Most people think pelvic floor therapy is for those with incontinence, prolapse, pain in their testicles, penile pain, or painful intercourse. Unfortunately, this false thinking is not just among the general public but many specialists such as gynecologists, urologists, and urogynecologists share this mindset. This just goes to show you that all other signs and symptoms of pelvic floor dysfunction are looked at as if they are unrelated and a stand-alone diagnosis. Let’s find out what pelvic floor dysfunction is.
What is Pelvic Floor Dysfunction?
I have written a blog on this subject which I strongly recommend you review as this blog is about who the treatment of pelvic floor therapy is for. If pelvic floor dysfunction was the name of a book, it would have many chapters such as:
- Painful intercourse
- Tailbone pain
- Testicular pain
- Erectile dysfunction
- Chronic lower back pain
- Sacroiliac pain
- Hip pain
- Poor posture and more
5 Common Signs of Pelvic Floor Dysfunction
If you pay close attention to the 5 common and often missed signs of pelvic floor dysfunction, it is reasonable to conclude who pelvic floor therapy is for. What is important to know is that pelvic floor therapy should be called pelvic floor dysfunction therapy because it is not just about the vagina, penis, and perineum, nor what is reachable through internal manual treatment but it is about the pelvis which is the house that the pelvic floor is the ‘floor’ of. You can’t stabilize a floor when the house is unstable!

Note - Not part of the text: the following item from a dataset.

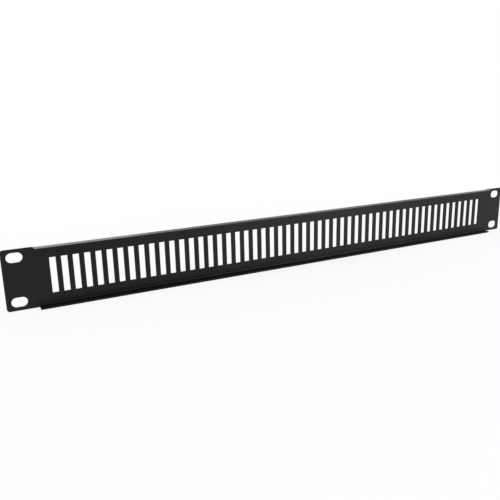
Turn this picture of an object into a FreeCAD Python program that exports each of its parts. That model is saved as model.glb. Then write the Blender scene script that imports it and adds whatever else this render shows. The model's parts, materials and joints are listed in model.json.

Who is Pelvic Floor Therapy For?
Anyone who has a poor posture, chronic pain in the lower back, hips, and sacroiliac joints, improper gait, dysfunctional movement, repetitive lower back, and lower body injuries, in addition to what you already know and automatically relate to the pelvic floor. If we leave appropriate and timely treatments for when the condition is full-blown and ‘loud’ then we end up increasing the treatment length and decreasing the chances of full recovery. This is because we not only have to treat the condition but also go to a deeper level to address the neural track of communication between the brain and the body parts involved. This is what postural neurology and functional movement assessments reveal and are what every pelvic floor dysfunction evaluation should include.